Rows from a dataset

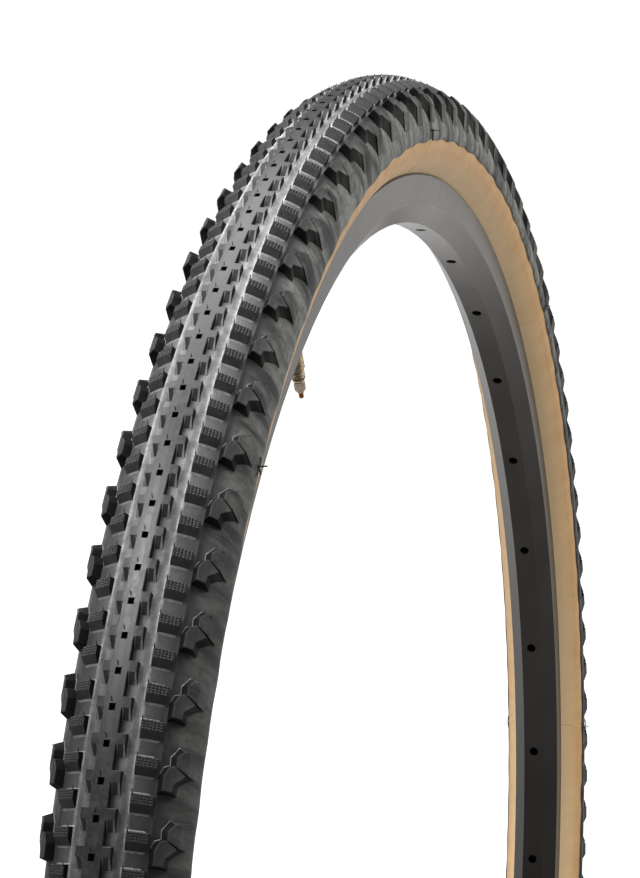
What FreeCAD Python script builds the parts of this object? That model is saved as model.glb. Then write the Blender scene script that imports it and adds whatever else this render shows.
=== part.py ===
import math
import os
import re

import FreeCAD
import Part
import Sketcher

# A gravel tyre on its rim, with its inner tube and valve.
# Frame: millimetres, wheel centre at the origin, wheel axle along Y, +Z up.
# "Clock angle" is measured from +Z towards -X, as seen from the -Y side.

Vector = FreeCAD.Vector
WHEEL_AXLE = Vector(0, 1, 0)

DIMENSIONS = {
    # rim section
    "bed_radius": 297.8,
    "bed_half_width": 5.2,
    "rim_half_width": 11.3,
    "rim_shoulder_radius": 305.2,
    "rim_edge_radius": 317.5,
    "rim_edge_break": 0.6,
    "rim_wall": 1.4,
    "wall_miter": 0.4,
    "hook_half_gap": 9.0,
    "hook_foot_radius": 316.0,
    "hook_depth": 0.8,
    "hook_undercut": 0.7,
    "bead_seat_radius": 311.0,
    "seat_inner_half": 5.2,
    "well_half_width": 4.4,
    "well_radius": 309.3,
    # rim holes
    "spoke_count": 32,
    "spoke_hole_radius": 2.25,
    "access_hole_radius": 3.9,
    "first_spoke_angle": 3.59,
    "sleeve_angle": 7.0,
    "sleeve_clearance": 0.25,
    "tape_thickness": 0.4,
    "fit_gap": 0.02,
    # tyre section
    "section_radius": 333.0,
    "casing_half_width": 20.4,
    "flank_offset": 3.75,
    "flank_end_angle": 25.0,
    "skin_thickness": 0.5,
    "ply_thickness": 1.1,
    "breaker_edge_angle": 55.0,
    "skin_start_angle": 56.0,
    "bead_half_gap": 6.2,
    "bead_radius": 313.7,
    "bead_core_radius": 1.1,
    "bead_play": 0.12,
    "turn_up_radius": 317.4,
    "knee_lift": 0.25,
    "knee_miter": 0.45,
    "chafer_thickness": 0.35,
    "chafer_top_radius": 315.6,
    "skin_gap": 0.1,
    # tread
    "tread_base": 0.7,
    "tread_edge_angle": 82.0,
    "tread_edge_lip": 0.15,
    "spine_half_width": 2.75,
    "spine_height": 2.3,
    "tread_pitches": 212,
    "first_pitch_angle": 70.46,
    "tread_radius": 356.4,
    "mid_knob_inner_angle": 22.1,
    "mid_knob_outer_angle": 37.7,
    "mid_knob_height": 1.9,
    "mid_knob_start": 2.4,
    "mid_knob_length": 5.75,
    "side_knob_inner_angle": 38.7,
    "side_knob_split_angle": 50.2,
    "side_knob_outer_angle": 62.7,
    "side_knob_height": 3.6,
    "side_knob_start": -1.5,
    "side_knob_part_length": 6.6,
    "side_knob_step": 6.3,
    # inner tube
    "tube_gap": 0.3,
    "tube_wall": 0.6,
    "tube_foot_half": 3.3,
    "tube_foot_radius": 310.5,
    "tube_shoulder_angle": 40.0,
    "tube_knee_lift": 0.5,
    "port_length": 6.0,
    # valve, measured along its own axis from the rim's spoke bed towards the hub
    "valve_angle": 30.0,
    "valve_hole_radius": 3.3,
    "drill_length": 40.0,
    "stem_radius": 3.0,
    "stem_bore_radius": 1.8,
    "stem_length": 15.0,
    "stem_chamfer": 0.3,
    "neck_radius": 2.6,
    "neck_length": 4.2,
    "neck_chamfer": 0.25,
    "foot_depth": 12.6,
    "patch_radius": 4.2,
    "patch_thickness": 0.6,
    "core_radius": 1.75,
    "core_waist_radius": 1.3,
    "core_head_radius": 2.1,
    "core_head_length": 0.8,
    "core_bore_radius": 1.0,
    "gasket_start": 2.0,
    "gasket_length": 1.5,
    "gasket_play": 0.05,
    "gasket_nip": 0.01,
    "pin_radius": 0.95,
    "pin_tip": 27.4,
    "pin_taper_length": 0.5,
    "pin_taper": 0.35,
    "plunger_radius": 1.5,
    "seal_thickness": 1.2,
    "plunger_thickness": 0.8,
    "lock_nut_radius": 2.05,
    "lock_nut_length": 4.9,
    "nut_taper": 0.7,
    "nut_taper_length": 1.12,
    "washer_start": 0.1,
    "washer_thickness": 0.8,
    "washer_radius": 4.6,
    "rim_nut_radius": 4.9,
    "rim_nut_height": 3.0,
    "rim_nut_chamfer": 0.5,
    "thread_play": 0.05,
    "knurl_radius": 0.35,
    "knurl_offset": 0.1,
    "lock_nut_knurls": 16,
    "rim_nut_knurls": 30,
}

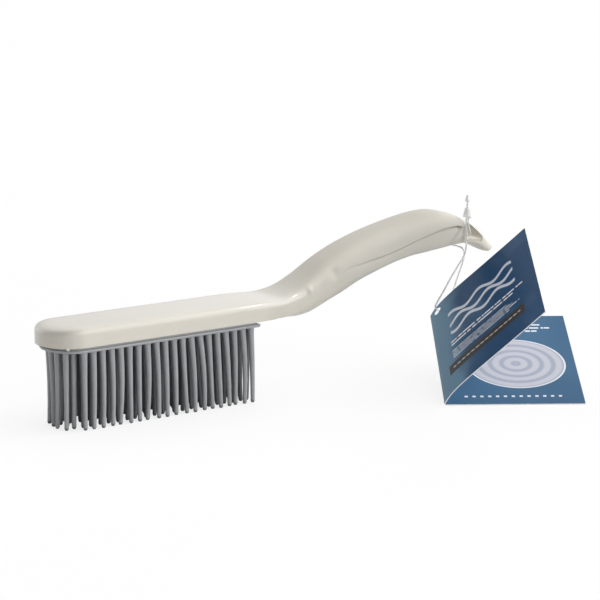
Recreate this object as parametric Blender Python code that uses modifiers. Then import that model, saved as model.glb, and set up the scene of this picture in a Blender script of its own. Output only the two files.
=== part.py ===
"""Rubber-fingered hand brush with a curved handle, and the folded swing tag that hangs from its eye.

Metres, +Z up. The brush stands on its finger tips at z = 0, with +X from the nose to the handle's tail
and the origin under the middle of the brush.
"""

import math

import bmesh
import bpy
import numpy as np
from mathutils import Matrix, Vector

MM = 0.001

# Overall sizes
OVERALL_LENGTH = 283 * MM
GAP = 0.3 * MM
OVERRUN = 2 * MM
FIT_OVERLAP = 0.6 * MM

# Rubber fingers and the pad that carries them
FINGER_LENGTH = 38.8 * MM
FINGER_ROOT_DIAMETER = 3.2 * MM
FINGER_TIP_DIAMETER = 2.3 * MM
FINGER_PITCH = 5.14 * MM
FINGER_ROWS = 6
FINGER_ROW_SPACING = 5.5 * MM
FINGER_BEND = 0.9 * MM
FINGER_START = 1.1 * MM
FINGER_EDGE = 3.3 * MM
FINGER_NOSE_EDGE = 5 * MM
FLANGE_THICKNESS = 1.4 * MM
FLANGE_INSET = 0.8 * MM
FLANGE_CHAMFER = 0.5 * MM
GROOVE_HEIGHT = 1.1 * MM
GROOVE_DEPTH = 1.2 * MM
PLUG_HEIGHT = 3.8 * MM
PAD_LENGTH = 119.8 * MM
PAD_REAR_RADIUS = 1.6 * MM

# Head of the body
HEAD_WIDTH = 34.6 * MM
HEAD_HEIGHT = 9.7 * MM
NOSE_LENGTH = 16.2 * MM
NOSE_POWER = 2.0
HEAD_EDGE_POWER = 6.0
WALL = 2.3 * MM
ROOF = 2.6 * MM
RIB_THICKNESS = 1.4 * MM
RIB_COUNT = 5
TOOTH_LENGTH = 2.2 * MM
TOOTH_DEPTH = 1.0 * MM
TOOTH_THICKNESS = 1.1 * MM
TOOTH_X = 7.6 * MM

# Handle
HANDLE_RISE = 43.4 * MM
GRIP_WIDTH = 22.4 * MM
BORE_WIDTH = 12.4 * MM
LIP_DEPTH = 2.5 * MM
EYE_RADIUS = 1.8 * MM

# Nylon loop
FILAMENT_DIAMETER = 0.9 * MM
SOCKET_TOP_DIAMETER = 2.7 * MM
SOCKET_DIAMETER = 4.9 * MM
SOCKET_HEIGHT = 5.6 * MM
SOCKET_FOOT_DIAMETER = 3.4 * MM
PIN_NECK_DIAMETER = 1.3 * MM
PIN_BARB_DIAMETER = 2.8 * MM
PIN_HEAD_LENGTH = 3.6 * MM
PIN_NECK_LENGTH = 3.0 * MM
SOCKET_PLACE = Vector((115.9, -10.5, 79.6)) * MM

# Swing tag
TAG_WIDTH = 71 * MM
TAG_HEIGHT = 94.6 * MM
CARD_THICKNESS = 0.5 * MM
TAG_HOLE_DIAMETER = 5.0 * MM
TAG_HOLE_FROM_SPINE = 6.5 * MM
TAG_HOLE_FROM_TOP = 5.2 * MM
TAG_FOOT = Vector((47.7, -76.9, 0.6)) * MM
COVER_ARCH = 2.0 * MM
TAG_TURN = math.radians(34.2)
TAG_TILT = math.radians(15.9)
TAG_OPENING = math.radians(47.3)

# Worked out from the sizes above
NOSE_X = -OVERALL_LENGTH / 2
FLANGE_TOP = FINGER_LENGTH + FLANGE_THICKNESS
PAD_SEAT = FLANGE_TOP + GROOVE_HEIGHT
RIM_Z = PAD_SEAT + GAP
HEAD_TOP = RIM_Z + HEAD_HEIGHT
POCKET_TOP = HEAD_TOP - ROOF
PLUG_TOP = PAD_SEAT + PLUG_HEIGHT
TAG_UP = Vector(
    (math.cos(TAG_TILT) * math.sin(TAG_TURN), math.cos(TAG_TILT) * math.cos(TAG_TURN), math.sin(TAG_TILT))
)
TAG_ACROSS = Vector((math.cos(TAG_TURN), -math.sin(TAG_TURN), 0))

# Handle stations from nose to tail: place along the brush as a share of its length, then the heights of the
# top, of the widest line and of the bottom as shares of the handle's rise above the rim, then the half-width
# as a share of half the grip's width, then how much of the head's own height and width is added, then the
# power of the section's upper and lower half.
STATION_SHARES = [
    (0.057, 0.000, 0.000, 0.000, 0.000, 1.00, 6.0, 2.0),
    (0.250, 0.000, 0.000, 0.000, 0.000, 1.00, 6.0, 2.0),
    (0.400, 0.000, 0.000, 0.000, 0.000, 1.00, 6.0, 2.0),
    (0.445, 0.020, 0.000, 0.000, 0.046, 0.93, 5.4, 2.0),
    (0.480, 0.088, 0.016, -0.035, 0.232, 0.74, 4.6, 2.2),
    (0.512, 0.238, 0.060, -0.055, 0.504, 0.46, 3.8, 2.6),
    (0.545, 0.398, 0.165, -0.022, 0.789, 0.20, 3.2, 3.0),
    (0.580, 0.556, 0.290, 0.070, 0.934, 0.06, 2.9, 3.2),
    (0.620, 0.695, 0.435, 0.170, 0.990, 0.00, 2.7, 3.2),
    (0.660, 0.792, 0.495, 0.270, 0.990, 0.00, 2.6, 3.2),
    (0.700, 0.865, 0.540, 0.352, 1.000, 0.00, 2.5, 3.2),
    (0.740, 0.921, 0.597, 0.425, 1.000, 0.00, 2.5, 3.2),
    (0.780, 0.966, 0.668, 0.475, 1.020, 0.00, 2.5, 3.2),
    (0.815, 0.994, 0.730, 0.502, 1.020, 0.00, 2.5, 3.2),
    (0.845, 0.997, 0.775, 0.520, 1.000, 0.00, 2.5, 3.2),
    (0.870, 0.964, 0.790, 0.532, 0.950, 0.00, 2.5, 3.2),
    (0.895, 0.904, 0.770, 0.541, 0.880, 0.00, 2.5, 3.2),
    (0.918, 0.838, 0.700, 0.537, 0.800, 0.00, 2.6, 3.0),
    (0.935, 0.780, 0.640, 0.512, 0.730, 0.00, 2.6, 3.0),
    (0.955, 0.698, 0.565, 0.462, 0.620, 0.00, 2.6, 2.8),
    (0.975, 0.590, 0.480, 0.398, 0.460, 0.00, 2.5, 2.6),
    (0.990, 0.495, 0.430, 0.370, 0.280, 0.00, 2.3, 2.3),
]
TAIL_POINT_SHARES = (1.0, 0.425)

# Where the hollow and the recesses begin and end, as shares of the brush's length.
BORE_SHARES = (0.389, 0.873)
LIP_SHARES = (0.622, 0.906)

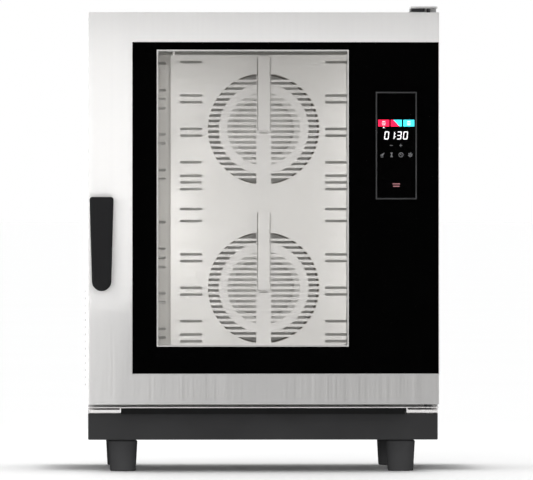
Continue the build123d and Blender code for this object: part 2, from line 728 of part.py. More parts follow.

▸ **WORK TO COMPLETE**:
Determine the number of lines in the listing that hold the word "FreeCAD", and supply that number and nothing further.

▸ **OUTPUT OF THE TASK**:
3